▶ [Data extract]:
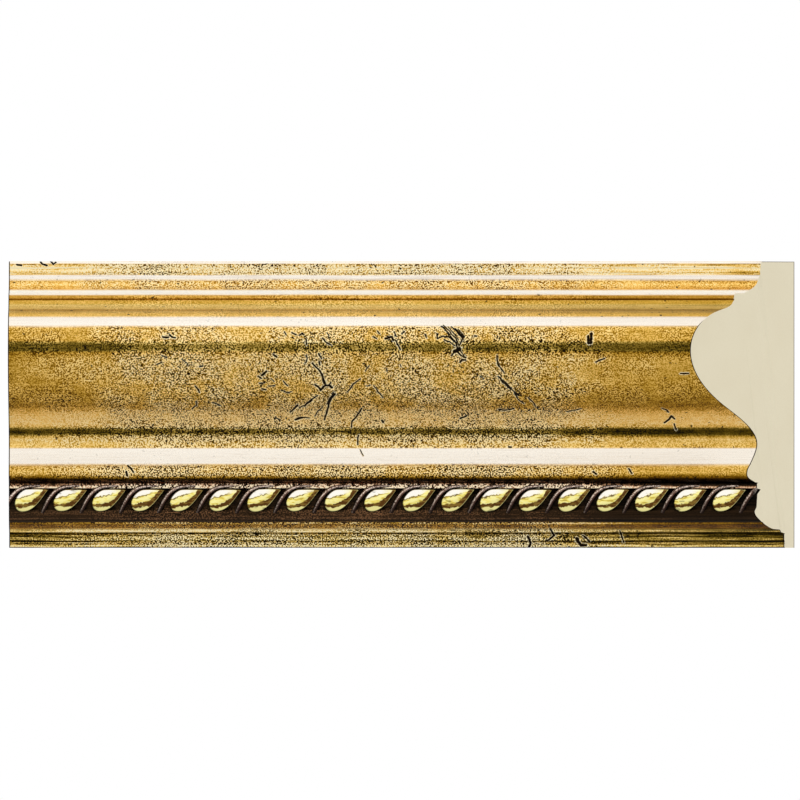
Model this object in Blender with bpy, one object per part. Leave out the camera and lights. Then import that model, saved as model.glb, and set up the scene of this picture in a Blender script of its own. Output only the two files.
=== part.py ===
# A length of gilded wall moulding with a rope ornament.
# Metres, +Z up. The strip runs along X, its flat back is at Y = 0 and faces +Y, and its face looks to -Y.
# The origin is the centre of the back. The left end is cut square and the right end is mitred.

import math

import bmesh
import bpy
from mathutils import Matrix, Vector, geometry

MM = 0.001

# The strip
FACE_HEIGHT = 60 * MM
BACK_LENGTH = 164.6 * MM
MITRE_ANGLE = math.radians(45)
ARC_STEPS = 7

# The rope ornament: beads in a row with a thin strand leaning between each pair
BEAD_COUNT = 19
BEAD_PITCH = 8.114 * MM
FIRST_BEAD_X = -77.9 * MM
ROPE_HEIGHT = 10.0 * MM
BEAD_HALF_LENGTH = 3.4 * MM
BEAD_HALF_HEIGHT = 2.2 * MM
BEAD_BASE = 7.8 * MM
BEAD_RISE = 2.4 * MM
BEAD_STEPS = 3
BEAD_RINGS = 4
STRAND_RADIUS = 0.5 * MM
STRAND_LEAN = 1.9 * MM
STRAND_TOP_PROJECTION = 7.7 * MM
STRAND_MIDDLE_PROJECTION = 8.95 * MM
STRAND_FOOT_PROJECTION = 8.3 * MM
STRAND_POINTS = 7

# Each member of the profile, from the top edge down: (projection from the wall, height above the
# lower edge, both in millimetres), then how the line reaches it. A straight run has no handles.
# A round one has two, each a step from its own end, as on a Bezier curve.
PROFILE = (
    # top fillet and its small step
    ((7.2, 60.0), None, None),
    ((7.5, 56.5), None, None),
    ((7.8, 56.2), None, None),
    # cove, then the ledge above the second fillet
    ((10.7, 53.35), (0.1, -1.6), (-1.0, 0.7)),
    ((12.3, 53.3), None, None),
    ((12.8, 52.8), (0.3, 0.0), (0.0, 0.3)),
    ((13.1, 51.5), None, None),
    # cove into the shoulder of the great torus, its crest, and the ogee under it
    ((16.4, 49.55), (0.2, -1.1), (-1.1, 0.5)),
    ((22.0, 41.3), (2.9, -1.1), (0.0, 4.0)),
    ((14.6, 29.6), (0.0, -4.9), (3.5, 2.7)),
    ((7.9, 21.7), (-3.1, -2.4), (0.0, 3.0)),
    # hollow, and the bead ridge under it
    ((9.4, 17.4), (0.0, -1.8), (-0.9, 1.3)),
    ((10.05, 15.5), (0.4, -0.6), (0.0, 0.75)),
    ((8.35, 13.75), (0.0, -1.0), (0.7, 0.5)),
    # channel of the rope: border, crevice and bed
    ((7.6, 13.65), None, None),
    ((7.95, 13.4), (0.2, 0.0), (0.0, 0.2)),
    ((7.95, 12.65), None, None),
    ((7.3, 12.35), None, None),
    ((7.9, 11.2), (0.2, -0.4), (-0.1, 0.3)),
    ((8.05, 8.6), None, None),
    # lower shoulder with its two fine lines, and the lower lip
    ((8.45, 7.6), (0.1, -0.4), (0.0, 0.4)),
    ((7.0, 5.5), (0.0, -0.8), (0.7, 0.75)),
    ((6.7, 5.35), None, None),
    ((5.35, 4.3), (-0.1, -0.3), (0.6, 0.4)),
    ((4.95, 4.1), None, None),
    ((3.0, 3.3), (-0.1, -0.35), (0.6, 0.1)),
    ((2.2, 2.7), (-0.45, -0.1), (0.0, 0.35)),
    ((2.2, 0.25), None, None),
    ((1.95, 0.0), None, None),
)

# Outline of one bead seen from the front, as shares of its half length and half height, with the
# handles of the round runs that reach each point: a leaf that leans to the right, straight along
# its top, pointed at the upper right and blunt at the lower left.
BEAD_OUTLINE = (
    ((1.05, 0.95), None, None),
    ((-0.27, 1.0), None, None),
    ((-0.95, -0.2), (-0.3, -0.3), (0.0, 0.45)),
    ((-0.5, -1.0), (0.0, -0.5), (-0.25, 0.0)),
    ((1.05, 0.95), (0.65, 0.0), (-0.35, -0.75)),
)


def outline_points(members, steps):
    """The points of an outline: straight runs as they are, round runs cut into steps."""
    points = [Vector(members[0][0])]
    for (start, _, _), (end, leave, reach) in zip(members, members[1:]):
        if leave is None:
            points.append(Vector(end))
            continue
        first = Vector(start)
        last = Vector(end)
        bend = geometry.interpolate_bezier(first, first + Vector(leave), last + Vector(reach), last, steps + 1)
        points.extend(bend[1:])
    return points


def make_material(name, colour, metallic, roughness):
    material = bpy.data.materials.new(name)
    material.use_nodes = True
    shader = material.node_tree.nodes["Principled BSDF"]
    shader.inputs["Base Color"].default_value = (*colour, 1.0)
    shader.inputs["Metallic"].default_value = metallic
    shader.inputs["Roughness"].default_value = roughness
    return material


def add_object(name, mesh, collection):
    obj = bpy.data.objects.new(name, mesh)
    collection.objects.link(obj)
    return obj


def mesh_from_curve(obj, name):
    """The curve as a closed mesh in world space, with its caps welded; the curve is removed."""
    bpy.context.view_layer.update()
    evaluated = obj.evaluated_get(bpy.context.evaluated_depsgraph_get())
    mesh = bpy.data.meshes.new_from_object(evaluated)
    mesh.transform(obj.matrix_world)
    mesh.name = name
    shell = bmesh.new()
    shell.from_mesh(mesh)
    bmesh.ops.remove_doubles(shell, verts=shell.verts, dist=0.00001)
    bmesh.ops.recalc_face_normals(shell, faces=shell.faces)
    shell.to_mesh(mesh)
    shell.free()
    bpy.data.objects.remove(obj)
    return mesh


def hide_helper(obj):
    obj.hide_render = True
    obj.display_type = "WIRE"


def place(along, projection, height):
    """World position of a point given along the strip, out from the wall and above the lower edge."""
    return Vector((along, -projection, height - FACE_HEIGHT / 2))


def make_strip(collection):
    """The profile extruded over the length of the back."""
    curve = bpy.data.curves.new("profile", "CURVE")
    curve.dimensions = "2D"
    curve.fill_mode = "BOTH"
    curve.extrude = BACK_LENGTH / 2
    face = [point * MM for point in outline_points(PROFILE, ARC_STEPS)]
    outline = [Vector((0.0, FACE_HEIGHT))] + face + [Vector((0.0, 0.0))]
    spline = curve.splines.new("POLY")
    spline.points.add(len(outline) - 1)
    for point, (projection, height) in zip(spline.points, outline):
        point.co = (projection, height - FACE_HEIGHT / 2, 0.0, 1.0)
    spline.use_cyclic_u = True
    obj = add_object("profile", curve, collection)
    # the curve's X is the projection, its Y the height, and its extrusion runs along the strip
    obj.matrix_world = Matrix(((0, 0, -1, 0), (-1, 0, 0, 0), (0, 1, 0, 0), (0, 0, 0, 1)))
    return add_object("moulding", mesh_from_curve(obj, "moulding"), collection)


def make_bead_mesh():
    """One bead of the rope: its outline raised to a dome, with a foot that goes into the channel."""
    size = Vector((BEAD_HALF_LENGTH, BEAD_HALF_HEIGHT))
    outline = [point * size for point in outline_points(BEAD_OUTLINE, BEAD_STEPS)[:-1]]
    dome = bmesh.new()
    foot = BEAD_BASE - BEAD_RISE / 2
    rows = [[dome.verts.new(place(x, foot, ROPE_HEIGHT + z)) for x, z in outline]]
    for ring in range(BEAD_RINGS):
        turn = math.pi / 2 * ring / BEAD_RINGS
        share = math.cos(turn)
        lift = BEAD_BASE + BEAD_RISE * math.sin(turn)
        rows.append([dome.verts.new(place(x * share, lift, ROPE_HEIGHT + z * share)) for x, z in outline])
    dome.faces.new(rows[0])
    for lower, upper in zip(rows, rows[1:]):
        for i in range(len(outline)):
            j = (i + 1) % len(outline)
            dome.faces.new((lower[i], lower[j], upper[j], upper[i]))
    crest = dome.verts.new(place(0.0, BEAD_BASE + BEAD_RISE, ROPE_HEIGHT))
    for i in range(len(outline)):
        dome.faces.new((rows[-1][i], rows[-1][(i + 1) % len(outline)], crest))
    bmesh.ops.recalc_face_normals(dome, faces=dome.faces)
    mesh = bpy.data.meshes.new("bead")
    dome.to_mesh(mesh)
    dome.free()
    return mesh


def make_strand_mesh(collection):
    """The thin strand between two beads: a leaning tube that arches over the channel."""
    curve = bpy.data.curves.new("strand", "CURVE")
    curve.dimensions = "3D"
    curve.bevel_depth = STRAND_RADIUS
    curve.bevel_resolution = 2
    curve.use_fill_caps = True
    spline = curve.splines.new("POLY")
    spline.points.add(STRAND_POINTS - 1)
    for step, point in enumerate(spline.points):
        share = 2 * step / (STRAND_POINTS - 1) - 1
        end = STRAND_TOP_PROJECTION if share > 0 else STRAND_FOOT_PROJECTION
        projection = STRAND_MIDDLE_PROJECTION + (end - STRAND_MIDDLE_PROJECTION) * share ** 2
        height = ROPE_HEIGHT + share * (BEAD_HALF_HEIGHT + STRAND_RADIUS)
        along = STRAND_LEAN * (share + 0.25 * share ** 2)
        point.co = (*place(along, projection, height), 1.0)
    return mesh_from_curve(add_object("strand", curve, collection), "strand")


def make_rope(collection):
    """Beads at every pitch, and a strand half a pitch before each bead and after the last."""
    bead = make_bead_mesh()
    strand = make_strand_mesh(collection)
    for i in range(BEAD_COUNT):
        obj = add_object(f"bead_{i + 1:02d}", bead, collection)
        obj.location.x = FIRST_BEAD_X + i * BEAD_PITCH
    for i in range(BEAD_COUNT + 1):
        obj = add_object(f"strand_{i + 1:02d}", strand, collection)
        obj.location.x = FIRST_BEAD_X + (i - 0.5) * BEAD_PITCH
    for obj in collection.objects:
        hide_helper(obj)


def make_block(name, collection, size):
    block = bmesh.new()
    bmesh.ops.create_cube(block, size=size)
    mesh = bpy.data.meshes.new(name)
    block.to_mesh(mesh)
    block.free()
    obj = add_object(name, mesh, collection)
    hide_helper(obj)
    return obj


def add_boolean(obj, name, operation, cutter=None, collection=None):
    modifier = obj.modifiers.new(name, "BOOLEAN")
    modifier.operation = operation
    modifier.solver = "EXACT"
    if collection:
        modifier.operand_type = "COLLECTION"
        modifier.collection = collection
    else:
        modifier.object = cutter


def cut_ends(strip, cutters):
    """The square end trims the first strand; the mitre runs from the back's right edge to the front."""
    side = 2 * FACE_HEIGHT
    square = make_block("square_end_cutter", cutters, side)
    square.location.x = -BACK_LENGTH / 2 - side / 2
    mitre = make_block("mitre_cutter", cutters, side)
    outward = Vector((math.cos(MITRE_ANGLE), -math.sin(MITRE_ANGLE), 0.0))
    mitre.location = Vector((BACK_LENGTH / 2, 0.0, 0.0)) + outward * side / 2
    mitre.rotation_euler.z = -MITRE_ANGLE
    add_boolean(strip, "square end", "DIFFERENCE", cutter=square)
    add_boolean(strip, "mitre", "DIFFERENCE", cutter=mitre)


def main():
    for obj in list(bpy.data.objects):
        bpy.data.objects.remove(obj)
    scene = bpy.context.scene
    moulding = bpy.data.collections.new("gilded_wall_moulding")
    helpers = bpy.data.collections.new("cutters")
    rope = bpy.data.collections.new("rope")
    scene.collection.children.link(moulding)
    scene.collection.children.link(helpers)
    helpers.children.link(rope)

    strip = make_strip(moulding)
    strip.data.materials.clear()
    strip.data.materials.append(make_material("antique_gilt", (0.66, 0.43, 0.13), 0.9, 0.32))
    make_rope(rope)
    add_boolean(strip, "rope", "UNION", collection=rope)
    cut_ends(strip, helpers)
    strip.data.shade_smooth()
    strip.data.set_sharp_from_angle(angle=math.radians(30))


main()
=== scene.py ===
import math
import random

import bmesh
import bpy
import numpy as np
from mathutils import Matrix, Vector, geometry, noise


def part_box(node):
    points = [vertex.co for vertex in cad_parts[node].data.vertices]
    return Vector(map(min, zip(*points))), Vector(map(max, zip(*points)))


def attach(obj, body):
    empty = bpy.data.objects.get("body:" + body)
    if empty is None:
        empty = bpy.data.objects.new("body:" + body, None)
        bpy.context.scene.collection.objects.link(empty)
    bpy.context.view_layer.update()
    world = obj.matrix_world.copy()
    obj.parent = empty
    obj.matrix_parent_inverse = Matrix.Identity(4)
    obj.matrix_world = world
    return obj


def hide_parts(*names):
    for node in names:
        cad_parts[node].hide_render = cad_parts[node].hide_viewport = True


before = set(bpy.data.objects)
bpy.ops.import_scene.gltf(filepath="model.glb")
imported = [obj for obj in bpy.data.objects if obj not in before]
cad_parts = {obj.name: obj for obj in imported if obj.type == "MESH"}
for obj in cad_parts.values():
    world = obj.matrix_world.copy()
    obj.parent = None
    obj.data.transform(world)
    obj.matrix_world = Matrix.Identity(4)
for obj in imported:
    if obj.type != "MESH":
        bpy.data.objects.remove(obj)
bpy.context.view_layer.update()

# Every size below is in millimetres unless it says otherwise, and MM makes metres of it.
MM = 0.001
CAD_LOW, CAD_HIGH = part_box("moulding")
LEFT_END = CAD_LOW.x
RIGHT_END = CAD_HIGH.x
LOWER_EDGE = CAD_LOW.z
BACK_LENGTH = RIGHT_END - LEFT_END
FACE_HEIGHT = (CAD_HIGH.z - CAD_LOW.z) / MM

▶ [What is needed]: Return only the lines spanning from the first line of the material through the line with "ARC_STEPS = 7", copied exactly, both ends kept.

▶ [Result of the task]:
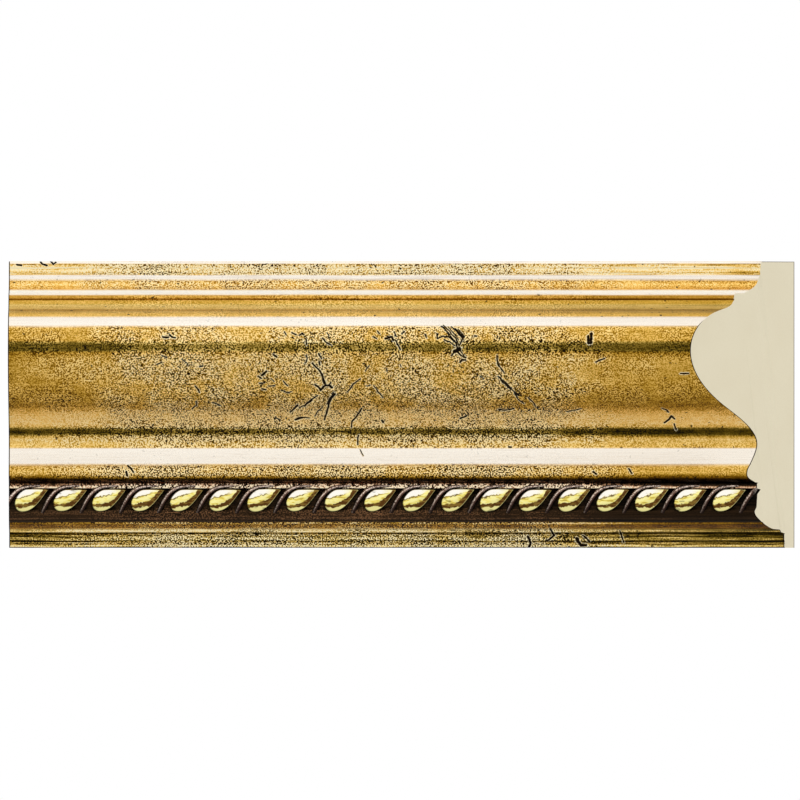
Model this object in Blender with bpy, one object per part. Leave out the camera and lights. Then import that model, saved as model.glb, and set up the scene of this picture in a Blender script of its own. Output only the two files.
=== part.py ===
# A length of gilded wall moulding with a rope ornament.
# Metres, +Z up. The strip runs along X, its flat back is at Y = 0 and faces +Y, and its face looks to -Y.
# The origin is the centre of the back. The left end is cut square and the right end is mitred.

import math

import bmesh
import bpy
from mathutils import Matrix, Vector, geometry

MM = 0.001

# The strip
FACE_HEIGHT = 60 * MM
BACK_LENGTH = 164.6 * MM
MITRE_ANGLE = math.radians(45)
ARC_STEPS = 7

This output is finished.